- [PROBLEM] Look through the listing below and work out how many of its lines hold the word "materials". Give only the number.

- [PROVIDED DATA]
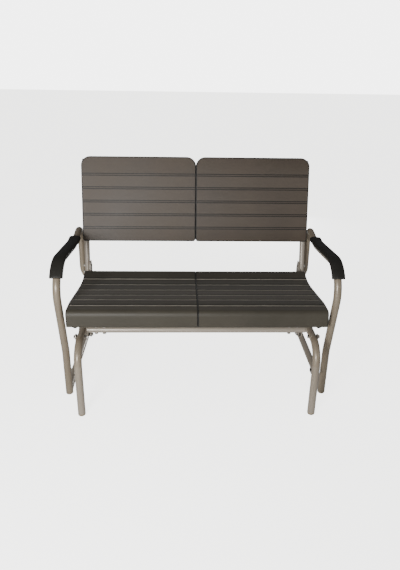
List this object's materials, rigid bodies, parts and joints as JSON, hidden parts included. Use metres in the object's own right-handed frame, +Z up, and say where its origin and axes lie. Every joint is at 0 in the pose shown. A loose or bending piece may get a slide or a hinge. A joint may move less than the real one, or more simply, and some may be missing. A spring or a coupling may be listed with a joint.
{
  "type": "glider bench",
  "caption": "Patio glider bench: a bent steel tube base with padded arms, and a moulded seat and back that swing on links.",
  "frame": {"origin": "on the floor, under the middle of the bench's width and depth", "axes": "+X to the right seen from the front, +Y from the front of the bench to its back, +Z up"},
  "size_m": [1.19, 0.7753, 0.9439],
  "materials": {
    "frame_coat": "satin champagne",
    "panel_plastic": "fine grained",
    "black_plastic": "soft black",
    "bright_zinc": "bright zinc"
  },
  "bodies": {
    "base": {"arm_pad_left": "black_plastic", "arm_pad_right": "black_plastic", "arm_pad_screws": "bright_zinc", "cross_nuts": "bright_zinc", "cross_stub_left": "frame_coat", "cross_stub_right": "frame_coat", "foot_cap_left": "black_plastic", "foot_cap_right": "black_plastic", "front_cross_bolts": "bright_zinc", "front_cross_tube": "frame_coat", "front_leg_left": "frame_coat", "front_leg_right": "frame_coat", "rear_cross_bolts": "bright_zinc", "rear_cross_tube": "frame_coat", "rear_leg_left": "frame_coat", "rear_leg_right": "frame_coat", "runner_glides": "black_plastic", "runner_joint_screws": "bright_zinc", "runner_left": "frame_coat", "runner_plugs": "black_plastic", "runner_right": "frame_coat", "side_hoop_left": "frame_coat", "side_hoop_right": "frame_coat", "upper_pivot_bolts": "bright_zinc", "upper_pivot_nuts": "bright_zinc"},
    "link_front_left": {"link_front_left": "frame_coat", "link_bushings_front_left": "black_plastic"},
    "link_front_right": {"link_front_right": "frame_coat", "link_bushings_front_right": "black_plastic"},
    "link_rear_left": {"link_rear_left": "frame_coat", "link_bushings_rear_left": "black_plastic"},
    "link_rear_right": {"link_rear_right": "frame_coat", "link_bushings_rear_right": "black_plastic"},
    "seat": {"back_panel_left": "panel_plastic", "back_panel_right": "panel_plastic", "back_rail_lower": "frame_coat", "back_rail_upper": "frame_coat", "back_screws": "bright_zinc", "back_upright_left": "frame_coat", "back_upright_right": "frame_coat", "corner_bolts": "bright_zinc", "corner_nuts": "bright_zinc", "corner_plate_left": "frame_coat", "corner_plate_right": "frame_coat", "hanger_front_left": "frame_coat", "hanger_front_right": "frame_coat", "hanger_rear_left": "frame_coat", "hanger_rear_right": "frame_coat", "lower_pivot_bolts": "bright_zinc", "lower_pivot_nuts": "bright_zinc", "lower_pivot_spacers": "black_plastic", "seat_panel_left": "panel_plastic", "seat_panel_right": "panel_plastic", "seat_rail_front": "frame_coat", "seat_rail_rear": "frame_coat", "seat_screws": "bright_zinc", "seat_side_rail_left": "frame_coat", "seat_side_rail_right": "frame_coat", "tube_plugs": "black_plastic"}
  },
  "joints": [
    {"name": "link_front_left_swing", "type": "hinge", "parent": "base", "child": "link_front_left", "pos_m": [-0.50218, -0.2688, 0.315], "axis": [1, 0, 0], "range_deg": [-14, 14]},
    {"name": "link_front_right_swing", "type": "hinge", "parent": "base", "child": "link_front_right", "pos_m": [0.50218, -0.2688, 0.315], "axis": [1, 0, 0], "range_deg": [-14, 14]},
    {"name": "link_rear_left_swing", "type": "hinge", "parent": "base", "child": "link_rear_left", "pos_m": [-0.50218, 0.0712, 0.315], "axis": [1, 0, 0], "range_deg": [-14, 14]},
    {"name": "link_rear_right_swing", "type": "hinge", "parent": "base", "child": "link_rear_right", "pos_m": [0.50218, 0.0712, 0.315], "axis": [1, 0, 0], "range_deg": [-14, 14]},
    {"name": "seat_swing", "type": "hinge", "parent": "link_front_left", "child": "seat", "pos_m": [-0.50218, -0.2688, 0.143], "axis": [1, 0, 0], "range_deg": [-14, 14]}
  ],
  "couplings": [
    {"joint": "link_front_right_swing", "follows": "link_front_left_swing", "ratio": 1},
    {"joint": "link_rear_left_swing", "follows": "link_front_left_swing", "ratio": 1},
    {"joint": "link_rear_right_swing", "follows": "link_front_left_swing", "ratio": 1},
    {"joint": "seat_swing", "follows": "link_front_left_swing", "ratio": -1}
  ]
}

- [THE COMPLETED TASK] 2